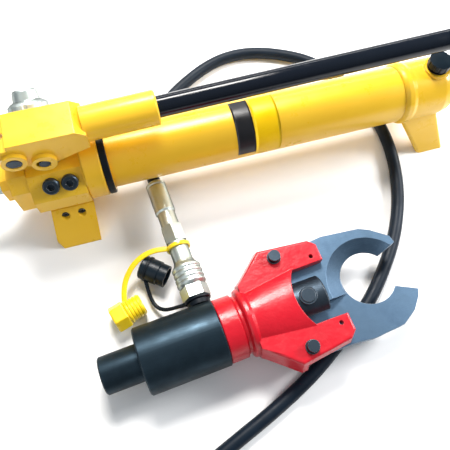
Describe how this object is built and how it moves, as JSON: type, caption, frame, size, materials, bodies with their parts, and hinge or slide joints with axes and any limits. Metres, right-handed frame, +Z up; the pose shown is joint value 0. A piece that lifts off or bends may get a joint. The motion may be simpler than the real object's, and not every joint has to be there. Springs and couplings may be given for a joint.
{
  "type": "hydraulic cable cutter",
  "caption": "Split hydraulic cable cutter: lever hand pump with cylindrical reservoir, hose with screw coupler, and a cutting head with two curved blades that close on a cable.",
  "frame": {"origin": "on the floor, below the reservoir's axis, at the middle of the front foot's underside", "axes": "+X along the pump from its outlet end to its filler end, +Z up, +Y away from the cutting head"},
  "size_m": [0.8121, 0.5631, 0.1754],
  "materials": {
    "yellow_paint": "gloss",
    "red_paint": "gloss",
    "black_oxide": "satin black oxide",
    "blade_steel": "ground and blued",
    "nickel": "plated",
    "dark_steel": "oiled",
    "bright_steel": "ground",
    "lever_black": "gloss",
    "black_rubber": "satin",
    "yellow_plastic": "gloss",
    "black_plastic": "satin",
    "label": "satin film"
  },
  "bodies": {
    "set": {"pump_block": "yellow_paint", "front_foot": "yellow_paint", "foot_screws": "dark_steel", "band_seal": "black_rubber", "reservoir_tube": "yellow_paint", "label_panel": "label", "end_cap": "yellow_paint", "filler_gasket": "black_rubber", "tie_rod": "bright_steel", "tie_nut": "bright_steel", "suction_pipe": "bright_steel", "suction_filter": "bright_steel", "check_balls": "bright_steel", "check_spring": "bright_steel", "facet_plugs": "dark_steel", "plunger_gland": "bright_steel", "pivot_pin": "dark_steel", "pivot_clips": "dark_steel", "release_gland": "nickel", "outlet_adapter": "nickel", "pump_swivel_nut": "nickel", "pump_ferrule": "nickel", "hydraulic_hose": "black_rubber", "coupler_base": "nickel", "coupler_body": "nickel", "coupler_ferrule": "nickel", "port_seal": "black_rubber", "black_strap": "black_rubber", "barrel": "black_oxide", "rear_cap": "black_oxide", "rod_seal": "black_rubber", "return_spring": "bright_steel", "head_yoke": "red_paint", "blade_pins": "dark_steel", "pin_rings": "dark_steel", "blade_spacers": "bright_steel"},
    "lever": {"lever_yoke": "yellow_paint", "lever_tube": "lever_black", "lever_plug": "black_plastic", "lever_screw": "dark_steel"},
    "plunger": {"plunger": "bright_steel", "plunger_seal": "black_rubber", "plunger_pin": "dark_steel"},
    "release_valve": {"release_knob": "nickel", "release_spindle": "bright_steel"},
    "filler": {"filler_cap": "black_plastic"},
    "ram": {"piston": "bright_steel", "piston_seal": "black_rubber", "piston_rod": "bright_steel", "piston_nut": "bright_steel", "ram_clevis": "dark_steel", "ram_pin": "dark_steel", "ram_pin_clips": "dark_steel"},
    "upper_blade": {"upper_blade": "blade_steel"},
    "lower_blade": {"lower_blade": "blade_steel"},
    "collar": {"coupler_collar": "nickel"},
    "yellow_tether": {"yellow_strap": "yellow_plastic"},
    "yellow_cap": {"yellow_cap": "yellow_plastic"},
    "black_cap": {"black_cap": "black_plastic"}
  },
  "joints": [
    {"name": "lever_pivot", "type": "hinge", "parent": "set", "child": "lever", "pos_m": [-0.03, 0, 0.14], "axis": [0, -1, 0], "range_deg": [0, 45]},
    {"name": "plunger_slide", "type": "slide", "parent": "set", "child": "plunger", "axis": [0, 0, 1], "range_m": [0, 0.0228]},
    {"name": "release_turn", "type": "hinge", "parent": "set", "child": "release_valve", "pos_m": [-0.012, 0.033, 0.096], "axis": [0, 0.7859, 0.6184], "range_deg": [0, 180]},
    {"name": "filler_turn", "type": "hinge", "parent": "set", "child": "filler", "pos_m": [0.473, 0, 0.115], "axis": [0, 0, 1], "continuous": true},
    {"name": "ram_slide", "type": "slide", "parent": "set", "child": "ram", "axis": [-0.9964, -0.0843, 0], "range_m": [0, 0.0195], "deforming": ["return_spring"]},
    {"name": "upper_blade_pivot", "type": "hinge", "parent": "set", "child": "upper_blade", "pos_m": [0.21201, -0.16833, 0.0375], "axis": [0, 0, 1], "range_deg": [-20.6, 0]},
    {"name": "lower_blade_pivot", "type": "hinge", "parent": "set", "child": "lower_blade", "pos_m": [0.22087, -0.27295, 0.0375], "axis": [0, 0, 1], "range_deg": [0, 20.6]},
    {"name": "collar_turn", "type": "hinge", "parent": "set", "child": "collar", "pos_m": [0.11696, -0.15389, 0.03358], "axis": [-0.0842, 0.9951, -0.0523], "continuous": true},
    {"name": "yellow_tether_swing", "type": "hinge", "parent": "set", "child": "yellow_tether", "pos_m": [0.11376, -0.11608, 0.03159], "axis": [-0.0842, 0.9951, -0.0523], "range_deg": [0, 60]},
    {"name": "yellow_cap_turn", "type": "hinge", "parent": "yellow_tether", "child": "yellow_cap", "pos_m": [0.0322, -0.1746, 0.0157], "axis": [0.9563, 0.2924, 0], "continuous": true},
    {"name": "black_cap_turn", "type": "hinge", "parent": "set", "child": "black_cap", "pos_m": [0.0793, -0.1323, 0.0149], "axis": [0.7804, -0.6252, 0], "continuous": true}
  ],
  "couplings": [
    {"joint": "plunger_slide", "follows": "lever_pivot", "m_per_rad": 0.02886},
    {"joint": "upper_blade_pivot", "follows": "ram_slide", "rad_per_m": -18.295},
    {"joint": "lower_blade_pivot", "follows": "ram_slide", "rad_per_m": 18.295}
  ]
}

· · ·

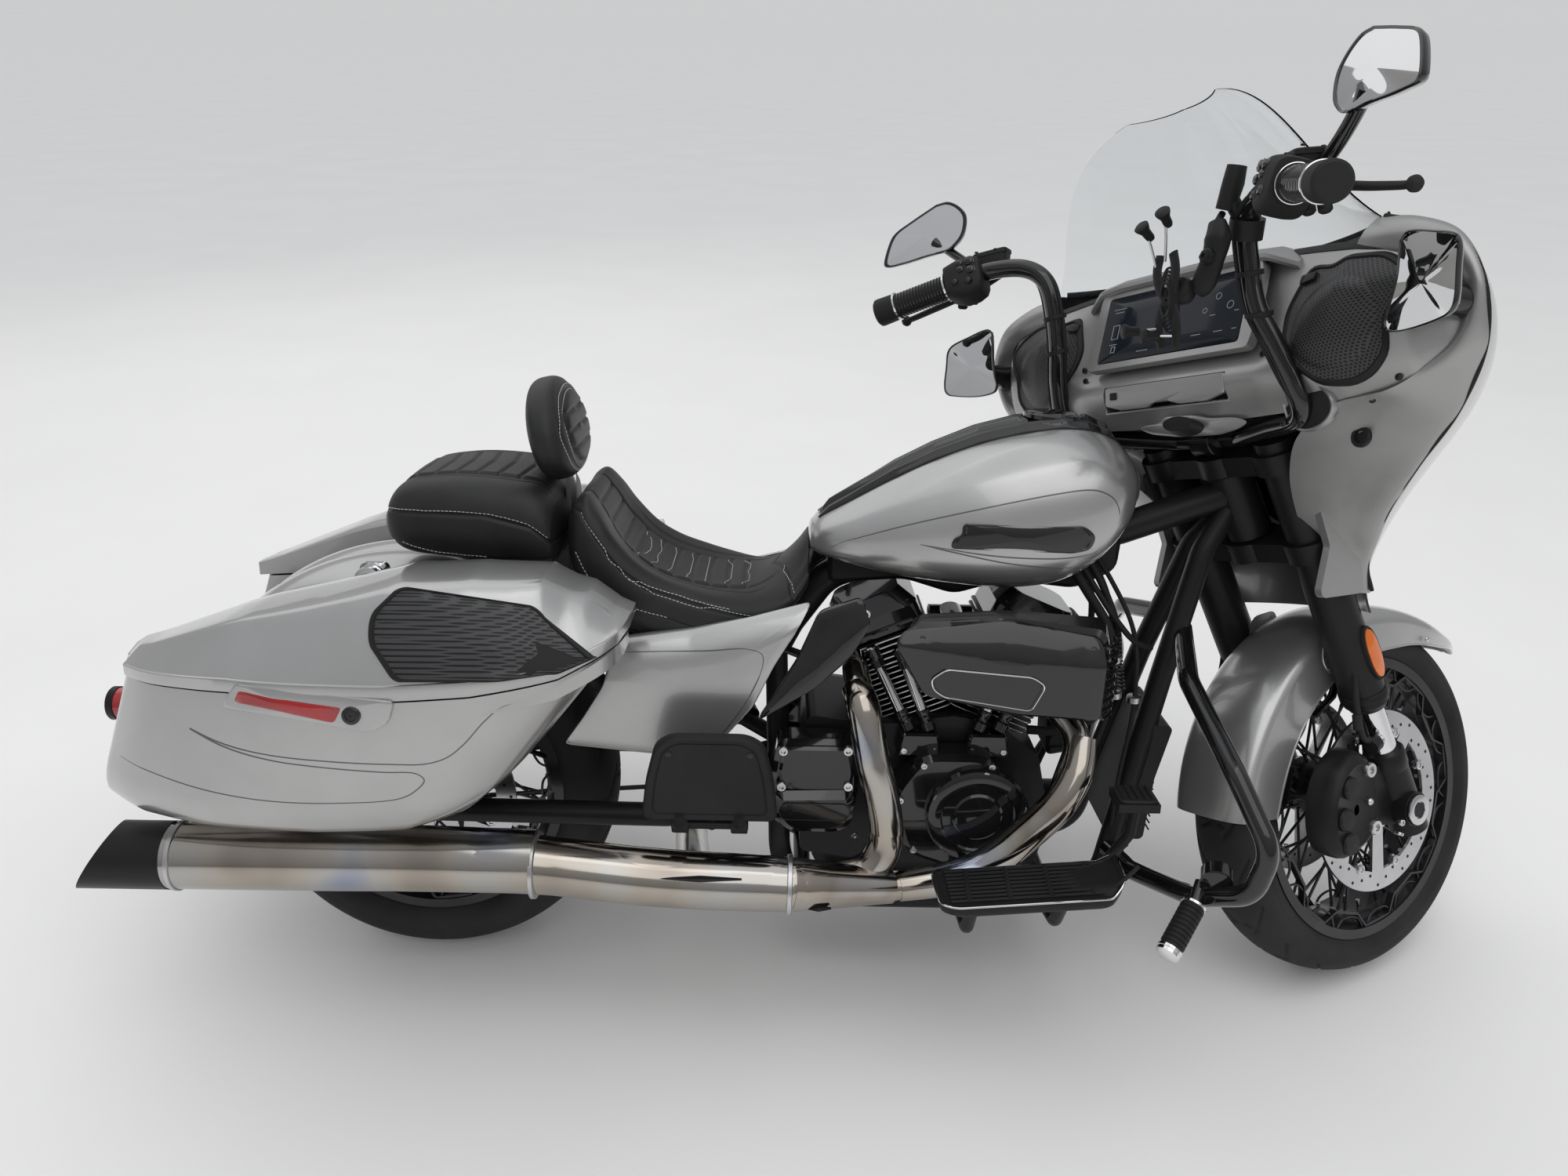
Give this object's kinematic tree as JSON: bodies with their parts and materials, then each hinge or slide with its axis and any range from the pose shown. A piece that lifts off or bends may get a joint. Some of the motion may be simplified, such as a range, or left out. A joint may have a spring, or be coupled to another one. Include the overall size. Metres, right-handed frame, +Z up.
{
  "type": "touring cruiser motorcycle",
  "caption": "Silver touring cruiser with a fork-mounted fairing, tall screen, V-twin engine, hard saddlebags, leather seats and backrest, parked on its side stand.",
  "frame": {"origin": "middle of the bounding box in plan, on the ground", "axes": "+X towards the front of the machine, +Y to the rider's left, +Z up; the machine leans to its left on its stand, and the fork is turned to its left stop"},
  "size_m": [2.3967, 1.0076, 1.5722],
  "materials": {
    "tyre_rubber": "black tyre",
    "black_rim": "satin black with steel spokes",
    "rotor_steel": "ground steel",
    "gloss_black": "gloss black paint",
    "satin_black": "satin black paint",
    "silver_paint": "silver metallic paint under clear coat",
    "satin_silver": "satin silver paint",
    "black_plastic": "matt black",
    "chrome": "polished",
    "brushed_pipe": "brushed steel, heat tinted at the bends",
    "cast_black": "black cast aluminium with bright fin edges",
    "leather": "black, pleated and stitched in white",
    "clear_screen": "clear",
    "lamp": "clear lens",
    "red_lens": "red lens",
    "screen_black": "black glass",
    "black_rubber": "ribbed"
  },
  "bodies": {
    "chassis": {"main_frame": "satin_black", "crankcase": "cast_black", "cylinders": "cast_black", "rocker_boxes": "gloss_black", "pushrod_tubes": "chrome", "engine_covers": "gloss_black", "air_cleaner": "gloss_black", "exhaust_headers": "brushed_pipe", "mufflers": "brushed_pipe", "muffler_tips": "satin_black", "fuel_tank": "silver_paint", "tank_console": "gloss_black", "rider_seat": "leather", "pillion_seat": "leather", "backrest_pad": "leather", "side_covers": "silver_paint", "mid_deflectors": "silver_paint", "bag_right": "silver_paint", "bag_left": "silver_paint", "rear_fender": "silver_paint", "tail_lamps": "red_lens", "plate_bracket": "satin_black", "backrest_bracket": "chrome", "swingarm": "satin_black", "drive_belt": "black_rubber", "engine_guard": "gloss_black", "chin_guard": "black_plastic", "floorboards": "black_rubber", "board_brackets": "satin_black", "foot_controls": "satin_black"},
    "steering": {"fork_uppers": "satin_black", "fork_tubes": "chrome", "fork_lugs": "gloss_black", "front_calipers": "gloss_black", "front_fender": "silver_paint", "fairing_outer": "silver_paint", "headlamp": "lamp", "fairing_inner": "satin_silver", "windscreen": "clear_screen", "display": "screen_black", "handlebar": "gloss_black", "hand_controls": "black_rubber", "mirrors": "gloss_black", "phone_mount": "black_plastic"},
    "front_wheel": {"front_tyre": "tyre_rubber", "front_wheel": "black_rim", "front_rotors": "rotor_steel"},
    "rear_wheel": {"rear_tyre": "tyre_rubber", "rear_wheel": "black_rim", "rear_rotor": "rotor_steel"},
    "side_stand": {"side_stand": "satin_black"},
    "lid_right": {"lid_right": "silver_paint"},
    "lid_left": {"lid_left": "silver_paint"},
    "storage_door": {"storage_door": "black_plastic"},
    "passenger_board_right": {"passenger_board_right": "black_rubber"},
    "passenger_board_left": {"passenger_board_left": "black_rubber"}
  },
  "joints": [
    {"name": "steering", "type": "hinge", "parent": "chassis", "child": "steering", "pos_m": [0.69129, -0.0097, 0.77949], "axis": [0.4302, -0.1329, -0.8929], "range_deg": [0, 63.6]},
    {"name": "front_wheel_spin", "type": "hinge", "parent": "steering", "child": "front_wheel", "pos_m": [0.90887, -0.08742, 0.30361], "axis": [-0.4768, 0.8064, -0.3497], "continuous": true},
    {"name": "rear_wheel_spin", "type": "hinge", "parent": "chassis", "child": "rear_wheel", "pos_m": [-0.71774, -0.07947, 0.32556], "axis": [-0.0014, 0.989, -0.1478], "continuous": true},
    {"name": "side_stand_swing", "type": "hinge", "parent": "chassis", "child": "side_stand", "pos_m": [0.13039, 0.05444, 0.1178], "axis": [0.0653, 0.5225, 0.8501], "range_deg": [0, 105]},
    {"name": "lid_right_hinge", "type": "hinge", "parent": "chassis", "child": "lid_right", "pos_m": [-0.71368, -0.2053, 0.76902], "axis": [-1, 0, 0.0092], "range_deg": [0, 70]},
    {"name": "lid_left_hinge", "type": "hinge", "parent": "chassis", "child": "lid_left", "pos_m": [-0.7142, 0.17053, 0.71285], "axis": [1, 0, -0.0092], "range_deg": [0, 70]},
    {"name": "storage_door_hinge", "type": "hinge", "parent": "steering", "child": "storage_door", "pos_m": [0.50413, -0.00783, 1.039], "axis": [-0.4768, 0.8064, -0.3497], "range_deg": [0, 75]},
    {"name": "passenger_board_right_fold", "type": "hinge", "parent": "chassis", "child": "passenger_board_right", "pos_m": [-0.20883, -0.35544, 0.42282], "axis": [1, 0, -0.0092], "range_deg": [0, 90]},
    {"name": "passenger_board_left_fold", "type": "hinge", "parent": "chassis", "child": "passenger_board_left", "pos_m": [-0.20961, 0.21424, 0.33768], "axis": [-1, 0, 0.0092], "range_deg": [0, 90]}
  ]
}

· · ·

WHAT IS NEEDED - Copy every line of the records above that contains "object".

WRITTEN SOLUTION -
Describe how this object is built and how it moves, as JSON: type, caption, frame, size, materials, bodies with their parts, and hinge or slide joints with axes and any limits. Metres, right-handed frame, +Z up; the pose shown is joint value 0. A piece that lifts off or bends may get a joint. The motion may be simpler than the real object's, and not every joint has to be there. Springs and couplings may be given for a joint.
Give this object's kinematic tree as JSON: bodies with their parts and materials, then each hinge or slide with its axis and any range from the pose shown. A piece that lifts off or bends may get a joint. Some of the motion may be simplified, such as a range, or left out. A joint may have a spring, or be coupled to another one. Include the overall size. Metres, right-handed frame, +Z up.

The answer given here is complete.